SCF not only enables earlier payments for suppliers at a rate of interest that is often far superior to their own, it also provides purchasing companies with working capital advantage through extending days payables outstanding. Demica’s calculations show that large corporate buyers in the fields of manufacturing, wholesale and logistics from Germany, Poland, the Czech Republic and Hungary could seize an aggregated €103 billion of potential liquidity released through SCF programmes.

Philip Kerle, Chief Executive Officer of Demica, commented, “Whether we are looking at emerging markets or developed economies, SCF is a vital credit facility that should be leveraged to unleash working capital trapped in the supply chains. Especially for supplier companies from emerging economies where borrowing costs are high and alternative sources of financing are limited, SCF can often prove to be their financial lifeblood. Buyer companies who offer SCF programmes can equally benefit from the arrangement by extending payment terms and hence increase their own working capital. Over the years businesses have paid much attention to improving operational efficiencies in supply chains. However, to boost the bottom line businesses must do more to enhance financial efficiency. In a post-crisis world where working capital optimisation has become a high priority, SCF provides both suppliers and buyers a win-win solution to achieve this goal.”
To receive a copy of Demica’s report “Linked In?”, please contact:

Stephanie Kwan (stephanie@lindsellmarketing.com)

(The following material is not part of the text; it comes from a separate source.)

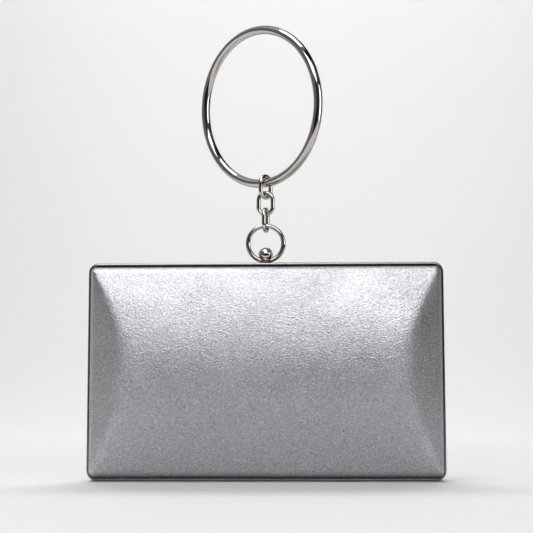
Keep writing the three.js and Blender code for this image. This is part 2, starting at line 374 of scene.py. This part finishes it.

Lindsell Marketing, +44 (0) 207 087 8050

Methodology

Drawing on a variety of industry and official statistics, estimates were made of annual purchasing volumes by large buyer organisations in the manufacturing, wholesale and logistics/warehousing sectors in Germany, the UK, France, Poland, the Czech Republic and Hungary. Data on late payment was then analysed to understand the days sales outstanding (DSO) in each country that could be recovered to the benefit of suppliers in the supply chain, with payment delivered by the financial intermediary at 14 days. The two datasets were combined to arrive at the volume of working capital that could be recovered for suppliers.  Finally, this was reduced by the volume of invoices already financed through factoring.  Similarly, a model was constructed where the large corporate buyer extended payment terms to an average of 75 days. This was compared to actual invoice payment periods to calculate the days payables outstanding (DPO) that could be gained, based on which the potential volume of working capital released was calculated.